Common Mistakes to Avoid

The first mistake is oversizing. An island that is too large suffocates the room and reduces walkway clearance below comfortable thresholds. A 96-inch island in a 10-by-12 closet sounds majestic on paper and feels claustrophobic in practice. Pull back to 72 inches and the closet breathes.

The second mistake is undersizing the drawers in pursuit of more drawers. Eight tiny drawers look impressive in a rendering but frustrate users who own anything larger than a sock. Mix drawer depths intentionally and accept that two large drawers can carry more than four small ones.
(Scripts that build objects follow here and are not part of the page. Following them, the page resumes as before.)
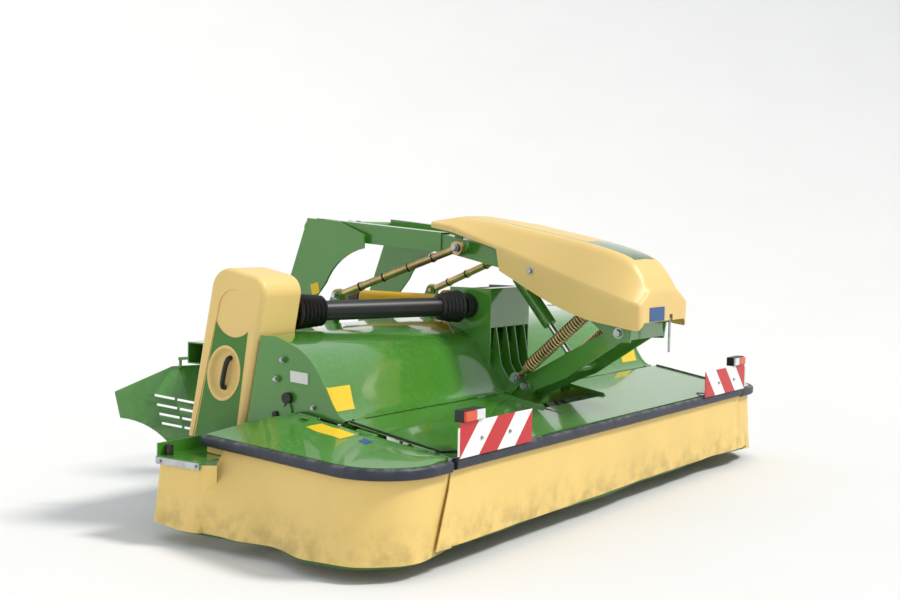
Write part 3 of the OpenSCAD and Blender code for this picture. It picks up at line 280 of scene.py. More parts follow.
@dataclass(frozen=True)
class Moulded:
    """Satin plastic or resin with a fine grain."""

    name: str
    colour: tuple[int, int, int]
    roughness: float = 0.42
    grain: float = 0.12
    soil: float = 0.12

    def build(self) -> bpy.types.Material:
        """Makes the material."""
        s = Shader(self.name)
        base = tint(*self.colour)
        worn = tint(*(int(c * 0.9) for c in self.colour))
        low = s.band(s.axis("Z"), 0.75, 0.3, self.soil)
        soil = s.math("MULTIPLY", low, s.band(s.noise(9.0, 5.0), 0.4, 0.75, 1.0))
        colour = s.mix(soil, s.mix(s.noise(1.7, 2.0), base, worn), tint(150, 128, 84))
        return s.finish(Base_Color=colour, Roughness=self.roughness, Specular_IOR_Level=0.45,
                        Normal=s.bump(s.noise(900.0, 1.0), self.grain, 0.0004))


@dataclass(frozen=True)
class Tarpaulin:
    """Coated cloth with a weave, soil towards the ground and a coloured hem line."""

    name: str
    colour: tuple[int, int, int]
    hem_z: float
    hem_line: float = 0.007

    def build(self) -> bpy.types.Material:
        """Makes the material."""
        s = Shader(self.name)
        height = s.axis("Z")
        blotch = s.noise(3.2, 4.0)
        base = s.mix(blotch, tint(*self.colour), tint(*(int(c * 0.93) for c in self.colour)))
        near = s.band(height, self.hem_z + 0.2, self.hem_z - 0.01)
        soil = s.math("MULTIPLY", near, s.band(s.noise(14.0, 6.0), 0.36, 0.72, 0.5))
        stained = s.mix(soil, base, tint(138, 122, 72))
        line = s.math("LESS_THAN", height, self.hem_z + self.hem_line)
        colour = s.mix(line, stained, tint(52, 92, 36))
        seam = s.band(s.math("ABSOLUTE", s.math("SUBTRACT", height, self.hem_z + 0.034)), 0.0022, 0.0)
        weave = s.math("ADD", s.noise(650.0, 1.0), s.math("MULTIPLY", seam, -3.0))
        soft = s.bump(s.noise(6.0, 2.0), 0.25, 0.01)
        return s.finish(Base_Color=colour, Roughness=0.5, Specular_IOR_Level=0.4,
                        Normal=s.bump(weave, 0.14, 0.0006, soft))


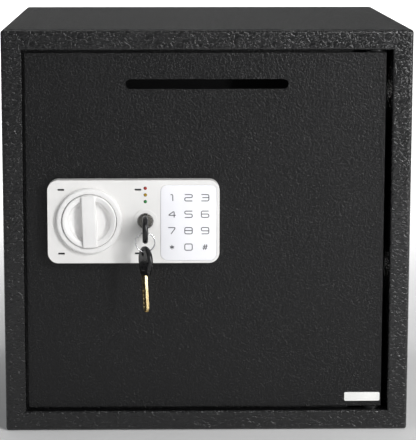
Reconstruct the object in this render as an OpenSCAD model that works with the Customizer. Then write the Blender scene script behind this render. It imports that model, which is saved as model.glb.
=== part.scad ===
// Time delay safe: a small steel cash safe with a deposit slot, a keypad lock and an override key.
// Millimetres. +Z is up, the front faces -Y, the origin is the centre of the base.

/* [Cabinet] */
// Outside width
cab_w = 350; // [340:1:420]
// Outside height
cab_h = 350; // [345:1:420]
// Outside depth
cab_d = 300; // [260:1:400]
// Thickness of the cabinet sheet
sheet = 2; // [1.5:0.1:3]
// Outside radius of the long bends
bend_r = 3.5; // [3.1:0.1:6]
// Width of the face round the door
border = 17.5; // [14:0.5:19]
// Depth of the jambs that turn in round the door
jamb_depth = 40; // [40:1:60]
// Thickness of the floor mat
mat_t = 2; // [1:0.5:4]
// Distance from the floor mat to the cabinet walls
mat_margin = 5; // [2:1:12]

/* [Anchor holes] */
// Diameter of the holes for floor and wall anchors
anchor_d = 10; // [8:0.5:14]
// Distance across the floor holes, left to right
floor_span_x = 220; // [160:1:260]
// Distance across the floor holes, front to back
floor_span_y = 160; // [120:1:200]
// Distance across the wall holes, left to right
wall_span_x = 220; // [160:1:260]
// Distance across the wall holes, up and down
wall_span_z = 180; // [120:1:220]

/* [Door] */
// Thickness of the door plate
door_t = 4; // [3:0.5:6]
// How far the door face lies behind the frame face
door_recess = 6; // [5:0.5:8]
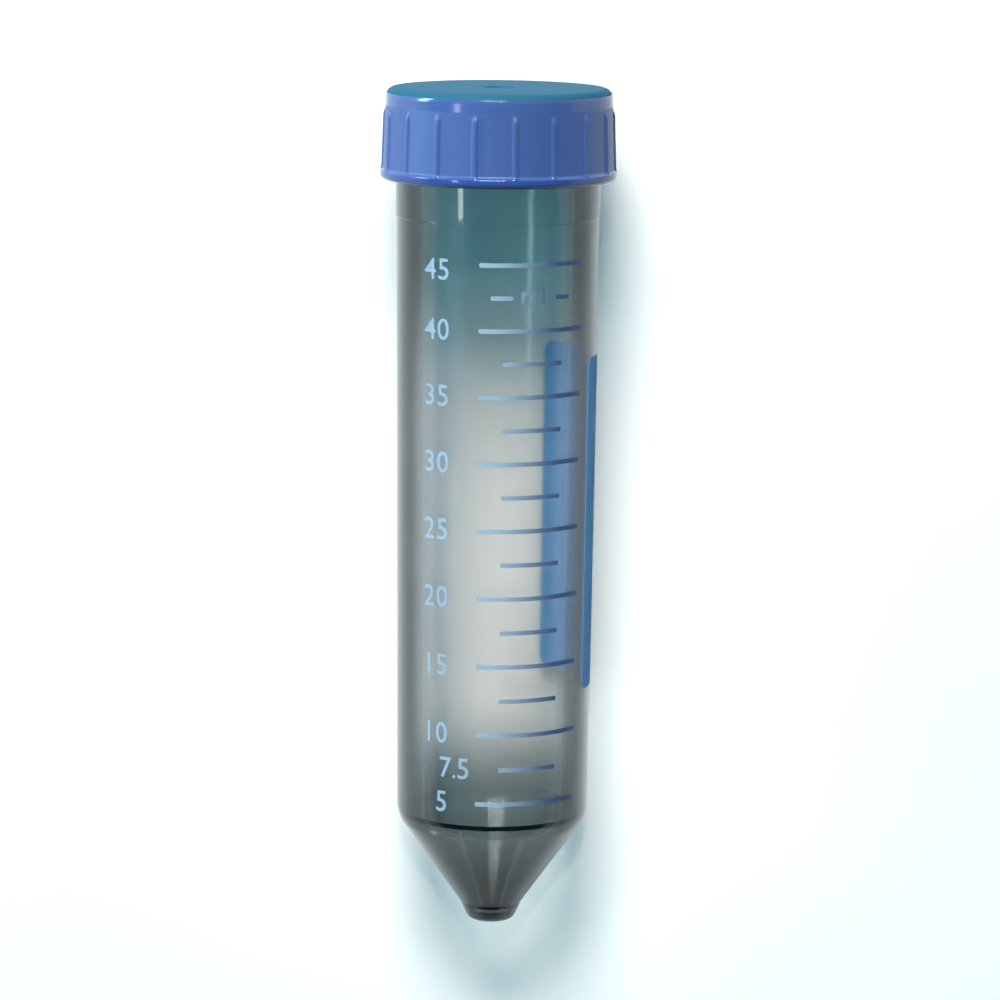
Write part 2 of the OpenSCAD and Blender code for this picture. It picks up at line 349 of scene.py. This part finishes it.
# %% [markdown]
# ### Clear plastic
#
# The tube is clear, faintly smoky polypropylene: all transmission, with an absorption inside
# the wall. A clear round tube looks dark along its sides, where a ray runs through the plastic
# for longer and bends away. The wall is too thin for the absorption to do that alone, so the
# shader's colour, which tints a ray at each crossing, carries painted shade that deepens with
# the slant at which the surface is met. Three zones carry more painted shade, blended in along
# the axis: blue-green toward the neck, smoky in the cone, and darkest in the foot.
#
# The bore is a little hazy, as it is where a moulding core slides out of it. For shadow rays the
# plastic turns into a tinted transparent, so that lamps reach the print and the floor.

# %% Clear plastic
# Painted shade at the sides: the colours that the tint reaches where the wall is met at a slant.
PAINTED_SIDE_SHADE = (0.025, 0.04, 0.055)  # where the barrel is met at a slant
PAINTED_CONE_SIDE_SHADE = (0.03, 0.04, 0.045)
BORE_HAZE = 0.06  # added to the roughness
BORE_ALL_INSIDE = 13.45 * MM  # a radius between the bore's and the barrel's, at every height


def tinted_by_slant(tree, start, end, facing, edge):
    """A tint for one crossing of the surface, deeper where the surface is met at a slant."""
    slant = tree.nodes.new("ShaderNodeLayerWeight")
    slant.inputs["Blend"].default_value = 0.5
    return blend(tree, ramp(tree, slant.outputs["Facing"], start, end), facing, edge)


def tube_tint(tree):
    """The barrel's tint with painted shade at its sides, blended into the painted shade of the neck,
    the cone and the foot.
    """
    tint = tinted_by_slant(tree, 0.22, 0.62, (0.97, 0.955, 0.94), PAINTED_SIDE_SHADE)
    # Painted shade: blue-green toward the neck, smoky in the cone, darkest in the foot.
    neck = tinted_by_slant(tree, 0.1, 0.5, (0.75, 0.93, 0.95), (0.025, 0.04, 0.05))
    cone = tinted_by_slant(tree, 0.18, 0.7, (0.46, 0.5, 0.5), PAINTED_CONE_SIDE_SHADE)
    foot = tinted_by_slant(tree, 0.18, 0.7, (0.15, 0.18, 0.18), PAINTED_CONE_SIDE_SHADE)
    for zone, full, gone in ((neck, 98, 72), (cone, 15.5, 31), (foot, 5, 15)):
        tint = blend(tree, fading(tree, full * MM, gone * MM), tint, zone)
    return tint


def tube_roughness(tree, flow):
    """A glossy outside and a hazier bore."""
    inside = nearer_than(tree, BORE_ALL_INSIDE)
    bore = calculate(tree, "Math", "MULTIPLY", inside, between(tree, SHOULDER[1], RIM_Z))
    gloss = spread(tree, flow, 0.03, 0.08)
    haze = calculate(tree, "Math", "MULTIPLY_ADD", bore.outputs["Value"], BORE_HAZE, gloss)
    return haze.outputs["Value"]


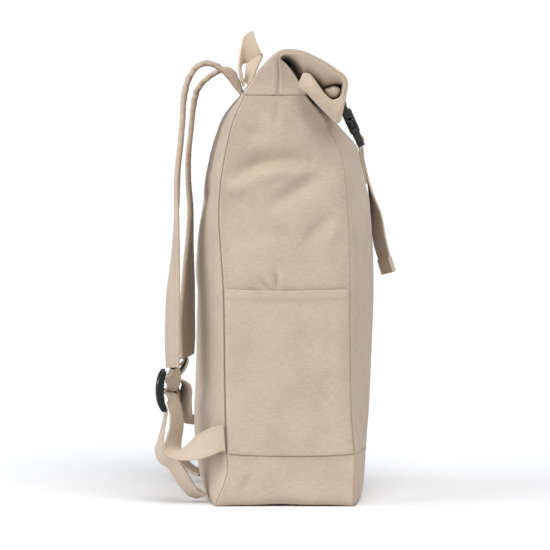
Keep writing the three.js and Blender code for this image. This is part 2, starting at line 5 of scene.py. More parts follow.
import bpy
import numpy as np
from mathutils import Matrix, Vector


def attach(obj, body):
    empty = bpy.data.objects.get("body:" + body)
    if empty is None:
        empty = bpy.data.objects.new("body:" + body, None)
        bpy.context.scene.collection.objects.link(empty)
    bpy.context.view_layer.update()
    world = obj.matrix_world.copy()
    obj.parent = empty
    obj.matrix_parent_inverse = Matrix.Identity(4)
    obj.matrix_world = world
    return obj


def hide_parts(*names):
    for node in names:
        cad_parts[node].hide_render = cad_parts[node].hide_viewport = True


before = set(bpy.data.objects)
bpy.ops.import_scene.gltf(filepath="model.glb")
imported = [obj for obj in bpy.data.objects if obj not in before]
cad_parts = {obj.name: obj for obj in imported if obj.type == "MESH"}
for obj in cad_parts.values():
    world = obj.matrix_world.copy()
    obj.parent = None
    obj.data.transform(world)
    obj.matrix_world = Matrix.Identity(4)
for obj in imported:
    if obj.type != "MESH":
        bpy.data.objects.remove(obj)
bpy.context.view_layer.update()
MM = 0.001
PI = math.pi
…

The third mistake is treating the island as a static piece. Living patterns change. Children grow, wardrobes evolve, and travel routines shift. The best islands accommodate change with adjustable internal dividers, modular tray inserts, and at least one fully empty drawer kept in reserve for the next season's needs. The Container Store consistently advises a 20 percent reserve as part of any new closet plan.

Conclusion

A walk-in closet island with center drawer storage and a folding top is not a vanity purchase, it is an infrastructure upgrade for the way you actually live. By committing to honest dimensions, layered drawer depths, a forgiving top material, and lighting that treats the island as the protagonist of the room, you build a piece of millwork that will earn its footprint daily for decades. Resources like NAPO and The Container Store publish ongoing case studies that confirm what users discover firsthand: the central island is the highest-utility feature in any closet larger than 60 square feet.

The right island doubles as a planner station, a packing station, a mending station, and a sanctuary for the few minutes a day you stand inside your closet alone. It also imposes a quiet discipline on the room. When the folding top is clear, the closet is calm. When it is buried, you have a signal that something needs to be put away. That feedback loop is more useful than any organizational app, and it costs nothing once the cabinetry is in place.

If you are weighing whether to invest, ask two questions of yourself. Will the island let you keep more of your wardrobe accessible than the floor space it consumes would otherwise? And will it improve the daily ritual of getting dressed? In nearly every closet larger than 80 square feet, the answer to both is yes. Start by sketching a 30-by-60-inch placeholder on the floor with painters tape, live with it for a week, and let your morning routine tell you what to refine before you order a single drawer.